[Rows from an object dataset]
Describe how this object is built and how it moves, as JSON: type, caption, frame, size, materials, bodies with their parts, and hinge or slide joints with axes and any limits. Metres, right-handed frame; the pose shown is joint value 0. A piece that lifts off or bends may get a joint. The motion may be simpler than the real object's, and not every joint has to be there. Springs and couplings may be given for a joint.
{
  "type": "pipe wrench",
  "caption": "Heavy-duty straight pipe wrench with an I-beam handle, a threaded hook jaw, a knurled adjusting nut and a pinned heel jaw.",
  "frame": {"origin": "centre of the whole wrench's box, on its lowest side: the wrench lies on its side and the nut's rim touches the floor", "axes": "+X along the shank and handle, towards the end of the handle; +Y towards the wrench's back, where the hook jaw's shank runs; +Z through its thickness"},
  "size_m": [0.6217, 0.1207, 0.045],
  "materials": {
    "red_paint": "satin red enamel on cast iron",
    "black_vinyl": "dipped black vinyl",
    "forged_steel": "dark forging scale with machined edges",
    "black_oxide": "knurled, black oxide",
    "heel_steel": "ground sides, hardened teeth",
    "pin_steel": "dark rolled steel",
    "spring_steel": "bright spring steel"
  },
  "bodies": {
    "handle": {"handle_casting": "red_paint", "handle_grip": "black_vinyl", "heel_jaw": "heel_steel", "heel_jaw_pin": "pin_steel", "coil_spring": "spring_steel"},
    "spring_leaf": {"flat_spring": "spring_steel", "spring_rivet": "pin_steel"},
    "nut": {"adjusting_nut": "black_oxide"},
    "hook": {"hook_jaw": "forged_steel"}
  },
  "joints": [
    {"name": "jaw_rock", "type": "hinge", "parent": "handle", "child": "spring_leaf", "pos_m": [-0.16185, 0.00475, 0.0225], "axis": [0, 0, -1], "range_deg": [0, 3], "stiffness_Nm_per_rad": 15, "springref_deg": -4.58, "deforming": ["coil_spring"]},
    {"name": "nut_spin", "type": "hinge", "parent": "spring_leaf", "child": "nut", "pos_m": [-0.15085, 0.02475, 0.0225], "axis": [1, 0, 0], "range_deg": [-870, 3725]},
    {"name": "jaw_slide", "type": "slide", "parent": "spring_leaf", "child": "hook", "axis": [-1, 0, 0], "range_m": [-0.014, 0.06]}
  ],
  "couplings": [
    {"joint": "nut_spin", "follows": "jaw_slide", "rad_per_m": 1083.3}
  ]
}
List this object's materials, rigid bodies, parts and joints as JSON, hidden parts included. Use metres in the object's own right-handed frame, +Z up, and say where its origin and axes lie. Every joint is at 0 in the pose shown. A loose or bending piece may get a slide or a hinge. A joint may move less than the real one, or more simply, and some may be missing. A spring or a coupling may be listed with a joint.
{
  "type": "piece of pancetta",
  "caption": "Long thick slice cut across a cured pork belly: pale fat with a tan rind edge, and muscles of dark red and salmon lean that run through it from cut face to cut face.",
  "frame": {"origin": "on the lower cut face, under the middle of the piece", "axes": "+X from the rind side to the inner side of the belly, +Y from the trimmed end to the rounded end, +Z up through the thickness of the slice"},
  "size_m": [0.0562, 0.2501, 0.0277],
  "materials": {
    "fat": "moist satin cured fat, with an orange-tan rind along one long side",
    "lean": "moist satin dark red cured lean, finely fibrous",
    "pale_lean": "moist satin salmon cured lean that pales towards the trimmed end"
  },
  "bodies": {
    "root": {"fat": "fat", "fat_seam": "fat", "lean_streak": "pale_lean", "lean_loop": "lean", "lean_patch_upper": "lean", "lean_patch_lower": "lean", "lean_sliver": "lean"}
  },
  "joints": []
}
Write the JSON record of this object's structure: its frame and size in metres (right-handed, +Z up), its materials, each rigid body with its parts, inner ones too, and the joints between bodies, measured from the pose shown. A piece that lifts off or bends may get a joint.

__Given problem__: Reproduce the entire listing word for word.

__Output__:
Describe how this object is built and how it moves, as JSON: type, caption, frame, size, materials, bodies with their parts, and hinge or slide joints with axes and any limits. Metres, right-handed frame; the pose shown is joint value 0. A piece that lifts off or bends may get a joint. The motion may be simpler than the real object's, and not every joint has to be there. Springs and couplings may be given for a joint.
{
  "type": "pipe wrench",
  "caption": "Heavy-duty straight pipe wrench with an I-beam handle, a threaded hook jaw, a knurled adjusting nut and a pinned heel jaw.",
  "frame": {"origin": "centre of the whole wrench's box, on its lowest side: the wrench lies on its side and the nut's rim touches the floor", "axes": "+X along the shank and handle, towards the end of the handle; +Y towards the wrench's back, where the hook jaw's shank runs; +Z through its thickness"},
  "size_m": [0.6217, 0.1207, 0.045],
  "materials": {
    "red_paint": "satin red enamel on cast iron",
    "black_vinyl": "dipped black vinyl",
    "forged_steel": "dark forging scale with machined edges",
    "black_oxide": "knurled, black oxide",
    "heel_steel": "ground sides, hardened teeth",
    "pin_steel": "dark rolled steel",
    "spring_steel": "bright spring steel"
  },
  "bodies": {
    "handle": {"handle_casting": "red_paint", "handle_grip": "black_vinyl", "heel_jaw": "heel_steel", "heel_jaw_pin": "pin_steel", "coil_spring": "spring_steel"},
    "spring_leaf": {"flat_spring": "spring_steel", "spring_rivet": "pin_steel"},
    "nut": {"adjusting_nut": "black_oxide"},
    "hook": {"hook_jaw": "forged_steel"}
  },
  "joints": [
    {"name": "jaw_rock", "type": "hinge", "parent": "handle", "child": "spring_leaf", "pos_m": [-0.16185, 0.00475, 0.0225], "axis": [0, 0, -1], "range_deg": [0, 3], "stiffness_Nm_per_rad": 15, "springref_deg": -4.58, "deforming": ["coil_spring"]},
    {"name": "nut_spin", "type": "hinge", "parent": "spring_leaf", "child": "nut", "pos_m": [-0.15085, 0.02475, 0.0225], "axis": [1, 0, 0], "range_deg": [-870, 3725]},
    {"name": "jaw_slide", "type": "slide", "parent": "spring_leaf", "child": "hook", "axis": [-1, 0, 0], "range_m": [-0.014, 0.06]}
  ],
  "couplings": [
    {"joint": "nut_spin", "follows": "jaw_slide", "rad_per_m": 1083.3}
  ]
}
List this object's materials, rigid bodies, parts and joints as JSON, hidden parts included. Use metres in the object's own right-handed frame, +Z up, and say where its origin and axes lie. Every joint is at 0 in the pose shown. A loose or bending piece may get a slide or a hinge. A joint may move less than the real one, or more simply, and some may be missing. A spring or a coupling may be listed with a joint.
{
  "type": "piece of pancetta",
  "caption": "Long thick slice cut across a cured pork belly: pale fat with a tan rind edge, and muscles of dark red and salmon lean that run through it from cut face to cut face.",
  "frame": {"origin": "on the lower cut face, under the middle of the piece", "axes": "+X from the rind side to the inner side of the belly, +Y from the trimmed end to the rounded end, +Z up through the thickness of the slice"},
  "size_m": [0.0562, 0.2501, 0.0277],
  "materials": {
    "fat": "moist satin cured fat, with an orange-tan rind along one long side",
    "lean": "moist satin dark red cured lean, finely fibrous",
    "pale_lean": "moist satin salmon cured lean that pales towards the trimmed end"
  },
  "bodies": {
    "root": {"fat": "fat", "fat_seam": "fat", "lean_streak": "pale_lean", "lean_loop": "lean", "lean_patch_upper": "lean", "lean_patch_lower": "lean", "lean_sliver": "lean"}
  },
  "joints": []
}
Write the JSON record of this object's structure: its frame and size in metres (right-handed, +Z up), its materials, each rigid body with its parts, inner ones too, and the joints between bodies, measured from the pose shown. A piece that lifts off or bends may get a joint.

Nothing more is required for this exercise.